A Token URI (Uniform Resource Identifier) is an on-chain field, typically in an NFT's smart contract, that points to the token's metadata. For hidden metadata, this URI often contains the CID of the metadata stored off-chain. The URI can be an HTTP URL to a centralized server or, more commonly, an IPFS URI (e.g., ipfs://<CID>).

• Standard Location: Defined in the tokenURI(uint256 tokenId) function (ERC-721/ERC-1155).
• Purpose: The on-chain pointer that bridges to the off-chain metadata JSON file.

A Reveal Mechanism is the process of making hidden metadata publicly accessible, often triggered by a specific on-chain event or date. Before the reveal, the tokenURI might point to a generic "unrevealed" metadata file; after the reveal, it is updated to point to the final, unique metadata.

• Common Triggers: Block timestamp, transaction from the contract owner, or after all tokens are minted.
• Implementation: Often involves a contract function that updates the base URI for a collection or individual tokens.

Decentralized Storage refers to systems that distribute data across a network of nodes operated by independent participants, eliminating reliance on a single central server. It is critical for the longevity and censorship-resistance of hidden metadata. Key protocols include:

• IPFS: Content-addressable, mutable (requires pinning).
• Arweave: Permaweb, pay-once for permanent storage.
• Filecoin: Incentivized, verifiable storage marketplace built on IPFS.

This distinction is fundamental to understanding hidden metadata's trade-offs.

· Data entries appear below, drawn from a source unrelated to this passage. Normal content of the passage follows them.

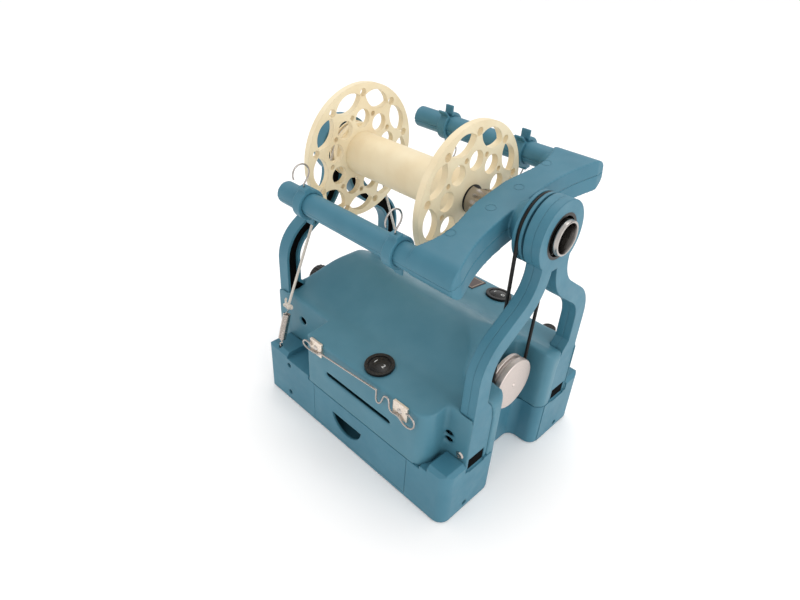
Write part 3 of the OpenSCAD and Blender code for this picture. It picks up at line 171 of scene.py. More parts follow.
def mouldedPlastic(name, radius, first, second, rough, grain=1.0, edge=None):
    made = Finish(name, Roughness=rough, Specular_IOR_Level=0.36)
    clouds = made.range(made.noise(38, 3), 0.35, 0.65)
    speckle = made.noise(2600, 2)
    colour = made.mix(clouds, first, second)
    if edge:                                   # rubbed edges are a little paler: partly wear, partly a painted highlight along the edges
        wearAndHighlightEdges = made.node("ShaderNodeNewGeometry", output="Pointiness")
        colour = made.mix(made.range(wearAndHighlightEdges, 0.53, 0.62, 0, 0.55), colour, edge)
    made.set("Base Color", colour)
    made.set("Roughness", made.range(made.noise(120, 3), 0.3, 0.7, rough - 0.05, rough + 0.06))
    height = speckle * 0.7 + made.noise(420, 2) * 0.3
    made.set("Normal", made.bump(height, 0.10 * grain, 0.00012, made.rounded(radius)))
    return made.material


def turnedMetal(name, colour, rough, middle, rings=1800, radius=0.0003, strength=0.12, bore=None):
    made = Finish(name, Metallic=1.0, Roughness=rough)
    away = made.reach(middle)
    lanes = made.node("ShaderNodeTexNoise", {"noise_dimensions": "1D"},
                      {"W": away * rings, "Scale": 1.0, "Detail": 3})
    soft = made.noise(260, 2)
    tone = made.mix(made.range(lanes * 0.9 + soft * 0.1, 0.35, 0.65), shade(colour, 0.82), colour)
    if bore:                                   # painted shade: the bore sees little light, so its colour is darkened
        tone = made.mix(made.range(away, bore[0], bore[1]), shade(colour, 0.22), tone)
    made.set("Base Color", tone)
    made.set("Roughness", made.range(lanes, 0.3, 0.7, rough - 0.06, rough + 0.08))
    made.set("Normal", made.bump(lanes, strength, 0.00006, made.rounded(radius)))
    return made.material


def drawnWire(name, colour, rough):
    made = Finish(name, Metallic=1.0, Roughness=rough)
    streak = made.noise(900, 3)
    made.set("Base Color", made.mix(made.range(streak, 0.35, 0.7), colour, shade(colour, 0.7)))
    made.set("Roughness", made.range(streak, 0.3, 0.7, rough - 0.05, rough + 0.08))
    made.set("Normal", made.bump(streak, 0.08, 0.00005))
    return made.material


def plainGrain(name, colour, rough, radius, scale=1500, strength=0.12, gloss=0.5, metal=0.0):
    made = Finish(name, Metallic=metal, Roughness=rough, Specular_IOR_Level=gloss)
    grain = made.noise(scale, 3)
    pale = tuple(min(1, part * 1.5 + 0.004) for part in colour[:3]) + (1,)
    made.set("Base Color", made.mix(made.range(grain, 0.35, 0.75), colour, pale))
    made.set("Roughness", made.range(grain, 0.3, 0.7, rough - 0.05, rough + 0.05))
    made.set("Normal", made.bump(grain, strength, 0.00008, made.rounded(radius)))
    return made.material


spindle = (0.0, spindleUp * mm)
motorLine = (0.0, motorUp * mm)
steelTone = (0.47, 0.44, 0.415, 1)
finishes = {
    "teal": mouldedPlastic("tealPlastic", 0.0011, plastic["teal"], plastic["tealDeep"], 0.46),
    "tealCover": mouldedPlastic("tealCoverPlastic", 0.0011, plastic["cover"], plastic["coverDeep"], 0.44,
                                edge=plastic["tealWorn"]),
    "tealSoft": mouldedPlastic("tealSoftPlastic", 0.0011, plastic["teal"], plastic["tealDeep"], 0.46,
                               edge=plastic["tealWorn"]),
    "cream": mouldedPlastic("creamPlastic", 0.0005, plastic["cream"], plastic["creamWarm"], 0.40, grain=0.7),
    "black": plainGrain("blackPlastic", (0.0065, 0.0055, 0.005, 1), 0.30, 0.0006, gloss=0.28),
    "rubber": plainGrain("blackRubber", (0.0045, 0.004, 0.0035, 1), 0.45, 0.0003, scale=2200,
                         strength=0.3, gloss=0.25),
    "shade": plainGrain("darkRecess", (0.0012, 0.0012, 0.0013, 1), 0.9, 0.0003, scale=900, gloss=0.05),
    # the steel carries painted shade inside the bore, within about 10.1 mm of the spindle
    "steel": turnedMetal("turnedSteel", steelTone, 0.22, spindle, bore=(0.0101, 0.0107)),
    "races": turnedMetal("darkRaces", (0.045, 0.043, 0.041, 1), 0.34, spindle, rings=900),
    "pulley": turnedMetal("turnedPulley", (0.74, 0.655, 0.61, 1), 0.50, motorLine, rings=2600, strength=0.1),
    "holder": plainGrain("satinHolder", (0.66, 0.58, 0.50, 1), 0.36, 0.0004, scale=1200, metal=1.0),
    "wire": drawnWire("drawnWire", (0.50, 0.46, 0.43, 1), 0.20),
    "bright": drawnWire("brightNickel", (0.66, 0.60, 0.55, 1), 0.20),
    "print": plainGrain("whitePrint", (0.70, 0.69, 0.66, 1), 0.5, 0.0001, scale=2400, strength=0.05),
    "zinc": plainGrain("zincPlate", (0.55, 0.53, 0.50, 1), 0.34, 0.0006, scale=700, metal=1.0),
    "board": plainGrain("boardLacquer", (0.02, 0.12, 0.05, 1), 0.35, 0.0003, scale=600),
}
slotFinish = {"teal_plastic": "teal", "cream_plastic": "cream", "black_plastic": "black",
              "black_rubber": "rubber", "steel": "steel", "bright_steel": "bright",
              "pulley_metal": "pulley", "zinc_plate": "zinc",
              "cotton_cord": "rubber", "board_green": "board", "label_dark": "label"}


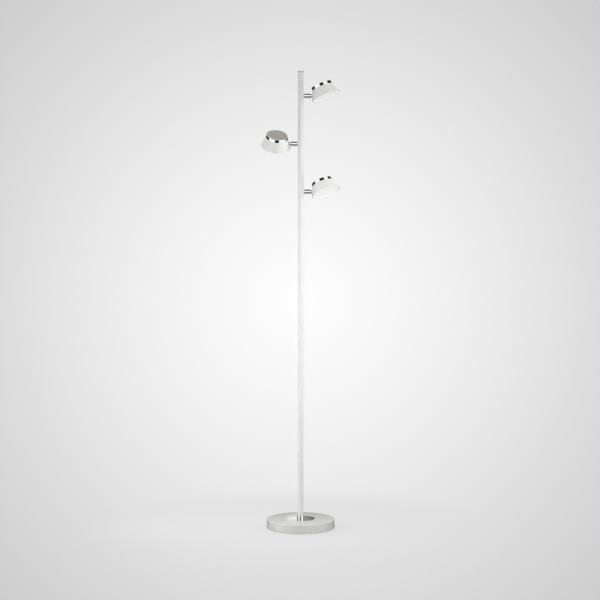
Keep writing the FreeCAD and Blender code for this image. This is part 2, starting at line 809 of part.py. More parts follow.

• On-Chain Metadata: Stored directly within the smart contract's storage. Benefits include immutability and availability guaranteed by the blockchain. Drawbacks are high gas costs and limited storage capacity.
• Off-Chain Metadata (Hidden Metadata): Stored externally (e.g., on IPFS). Benefits include rich media support, lower cost, and flexibility. The primary risk is link rot if the off-chain data becomes unavailable, breaking the NFT.